From Jerusalem we went by rail to Haifa, where I stopped with Waters-Taylor on Mount Carmel. Madame is a most astounding woman, who says whatever enters her head, regardless of propriety or sanity. Her early morning attire is her husband’s jodhpur breeches and his pyjama tops. She then rides down to Haifa beach where she bathes in her husband’s shirt and shorts. Her day dress is some oriental kit, and in the evening she surpasses herself in some native drapery wrapt round her and enormous silver anklets on her legs. She has three pets, an infamous over-fed mongrel dog called ‘Bug’, a Madagascar parrot called ‘Koko’ which bites all and sundry who approach it, and a tailless black cat called ‘Tootles’, very wild, black and skinny. These three horrors live in perfect harmony together and are Madame’s joy in life.” Once Meinertzhagen saw Mrs. Waters-Taylor at swim off the coast, mistook her for a rare Mediterranean seal, and readied his rifle to take a trophy. Fortunately he hesitated, and she emerged, not quite Aphrodite anadyomene but still not a pinniped suitable for taxidermy.
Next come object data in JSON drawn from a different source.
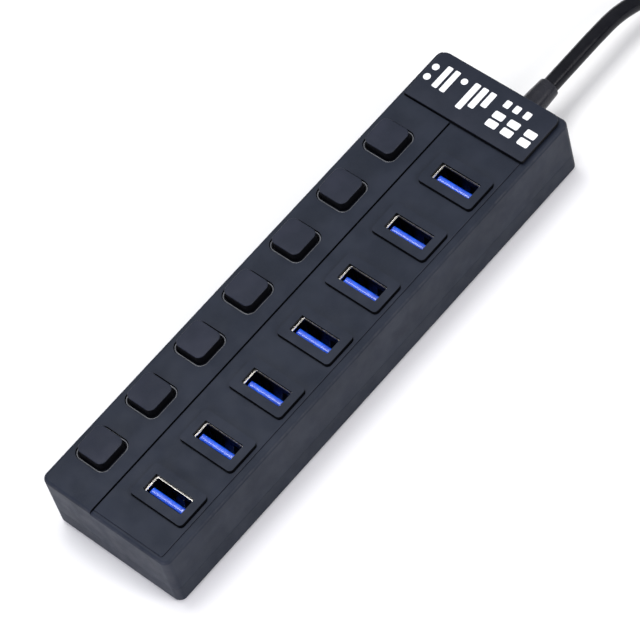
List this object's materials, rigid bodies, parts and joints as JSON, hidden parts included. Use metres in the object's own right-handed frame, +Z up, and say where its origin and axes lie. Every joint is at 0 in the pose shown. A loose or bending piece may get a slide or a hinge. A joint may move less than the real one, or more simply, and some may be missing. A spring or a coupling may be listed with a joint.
{
  "type": "usb hub",
  "caption": "Long flat desktop data hub: a row of upright sockets on raised pads, a push button beside each, and a short captive lead with a plug.",
  "frame": {"origin": "centre of the hub's own footprint, on the surface that its feet stand on", "axes": "+X along the hub's length to the end that the cable leaves, +Y across it to the button side, +Z up out of the sockets"},
  "size_m": [0.3442, 0.0448, 0.0239],
  "materials": {
    "casing_black": "fine-grain matt moulded black plastic",
    "button_black": "fine-grain matt black plastic, a little smoother than the casing",
    "frosted_guide": "frosted pale grey translucent plastic",
    "port_steel": "bright nickel-plated sheet steel",
    "port_blue": "satin bright blue moulded plastic",
    "board_green": "green solder mask",
    "chip_black": "dull black moulding",
    "can_steel": "satin drawn metal can",
    "screw_steel": "zinc-plated steel",
    "foot_rubber": "dull black rubber",
    "cable_black": "satin black flexible plastic"
  },
  "bodies": {
    "root": {"top_cover": "casing_black", "bottom_cover": "casing_black", "title_plate": "casing_black", "light_guide": "frosted_guide", "circuit_board": "board_green", "hub_chip_1": "chip_black", "hub_chip_2": "chip_black", "crystal": "can_steel", "capacitor": "can_steel", "switch_body_1": "chip_black", "port_shell_1": "port_steel", "port_insert_1": "port_blue", "switch_body_2": "chip_black", "port_shell_2": "port_steel", "port_insert_2": "port_blue", "switch_body_3": "chip_black", "port_shell_3": "port_steel", "port_insert_3": "port_blue", "switch_body_4": "chip_black", "port_shell_4": "port_steel", "port_insert_4": "port_blue", "switch_body_5": "chip_black", "port_shell_5": "port_steel", "port_insert_5": "port_blue", "switch_body_6": "chip_black", "port_shell_6": "port_steel", "port_insert_6": "port_blue", "switch_body_7": "chip_black", "port_shell_7": "port_steel", "port_insert_7": "port_blue", "screw_1": "screw_steel", "foot_1": "foot_rubber", "screw_2": "screw_steel", "foot_2": "foot_rubber", "screw_3": "screw_steel", "foot_3": "foot_rubber", "screw_4": "screw_steel", "foot_4": "foot_rubber", "strain_relief": "cable_black", "cable_lead": "cable_black", "cable_hank": "cable_black", "cable_tail": "cable_black", "cable_tie": "cable_black", "plug_housing": "cable_black", "plug_shell": "port_steel", "plug_insert": "port_blue"},
    "button_1": {"button_cap_1": "button_black", "switch_plunger_1": "button_black"},
    "button_2": {"button_cap_2": "button_black", "switch_plunger_2": "button_black"},
    "button_3": {"button_cap_3": "button_black", "switch_plunger_3": "button_black"},
    "button_4": {"button_cap_4": "button_black", "switch_plunger_4": "button_black"},
    "button_5": {"button_cap_5": "button_black", "switch_plunger_5": "button_black"},
    "button_6": {"button_cap_6": "button_black", "switch_plunger_6": "button_black"},
    "button_7": {"button_cap_7": "button_black", "switch_plunger_7": "button_black"}
  },
  "joints": [
    {"name": "button_1_press", "type": "slide", "parent": "root", "child": "button_1", "axis": [0, 0, -1], "range_m": [0, 0.0016], "stiffness_N_per_m": 1000, "springref_m": -0.0008},
    {"name": "button_2_press", "type": "slide", "parent": "root", "child": "button_2", "axis": [0, 0, -1], "range_m": [0, 0.0016], "stiffness_N_per_m": 1000, "springref_m": -0.0008},
    {"name": "button_3_press", "type": "slide", "parent": "root", "child": "button_3", "axis": [0, 0, -1], "range_m": [0, 0.0016], "stiffness_N_per_m": 1000, "springref_m": -0.0008},
    {"name": "button_4_press", "type": "slide", "parent": "root", "child": "button_4", "axis": [0, 0, -1], "range_m": [0, 0.0016], "stiffness_N_per_m": 1000, "springref_m": -0.0008},
    {"name": "button_5_press", "type": "slide", "parent": "root", "child": "button_5", "axis": [0, 0, -1], "range_m": [0, 0.0016], "stiffness_N_per_m": 1000, "springref_m": -0.0008},
    {"name": "button_6_press", "type": "slide", "parent": "root", "child": "button_6", "axis": [0, 0, -1], "range_m": [0, 0.0016], "stiffness_N_per_m": 1000, "springref_m": -0.0008},
    {"name": "button_7_press", "type": "slide", "parent": "root", "child": "button_7", "axis": [0, 0, -1], "range_m": [0, 0.0016], "stiffness_N_per_m": 1000, "springref_m": -0.0008}
  ]
}
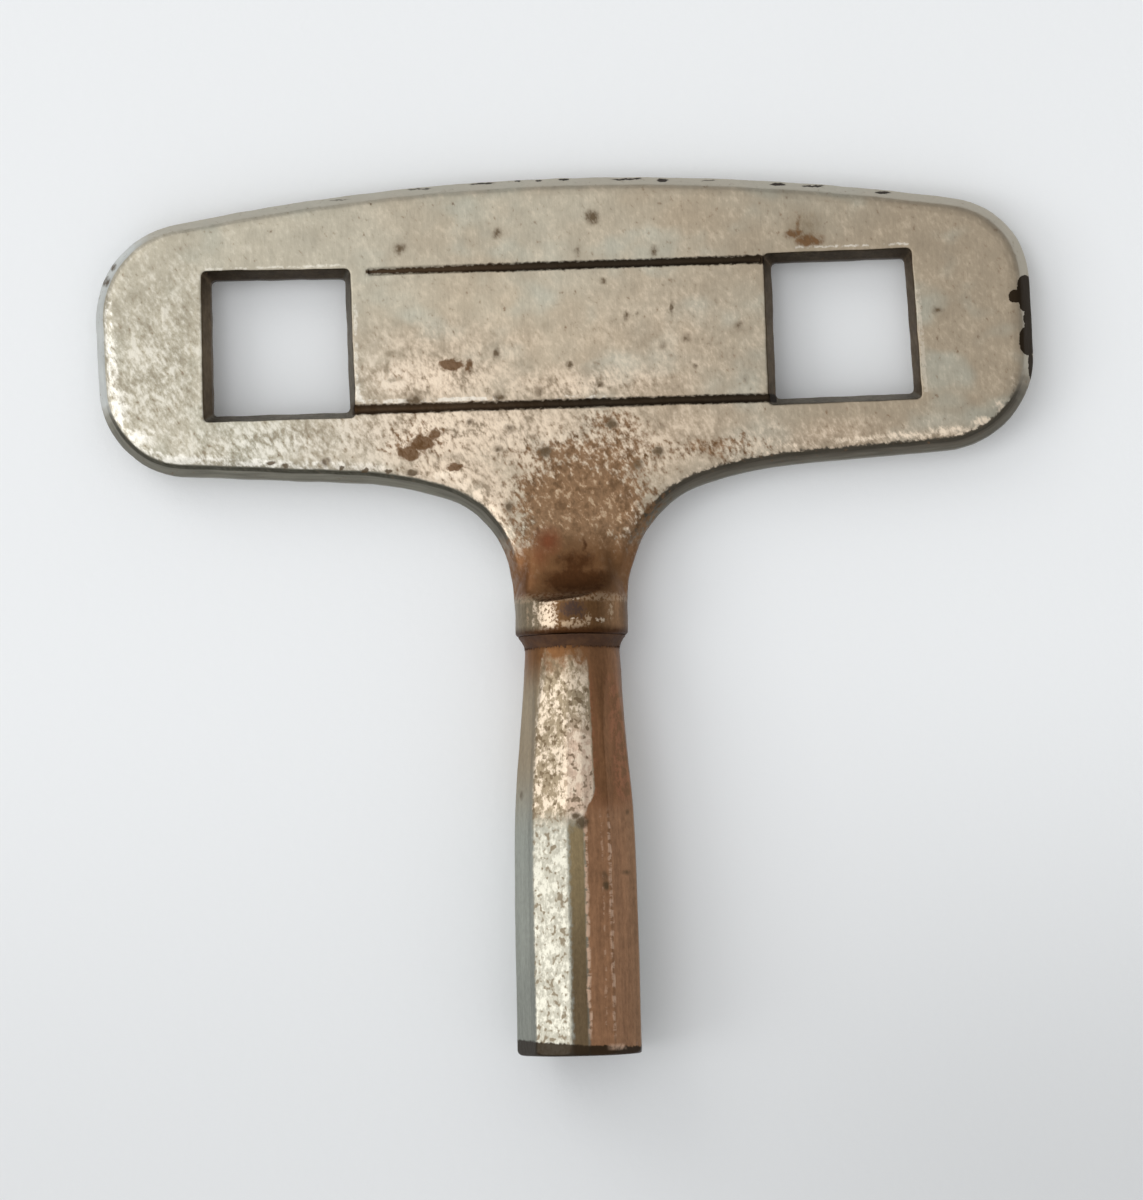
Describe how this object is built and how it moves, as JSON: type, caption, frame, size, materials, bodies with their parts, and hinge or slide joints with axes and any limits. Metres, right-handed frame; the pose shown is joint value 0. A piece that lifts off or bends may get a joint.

Richard Meinertzhagen, a friend of Israel and a champion of the Jewish people, died at 89 in the summer of 1967, not long after Israel’s victory over our Arab enemy in the Six-Day War. In his final years he regarded the alien, unmanly world around him with dismay. But he had lived to see the dream of Zionism become a reality. He had worked and fought hard most of his life for that dream.
Israel is, miraculously, a vibrant and decent society, an island of the truth in a lying world that celebrates violence, death, and depravity. It is not hard these days to feel alone; but it is the quality, not the number, of a man’s friends that matters. Richard Meinertzhagen was our friend, and his courage is an example for us and our children. I remember and honor him on our Independence Day. So should we all.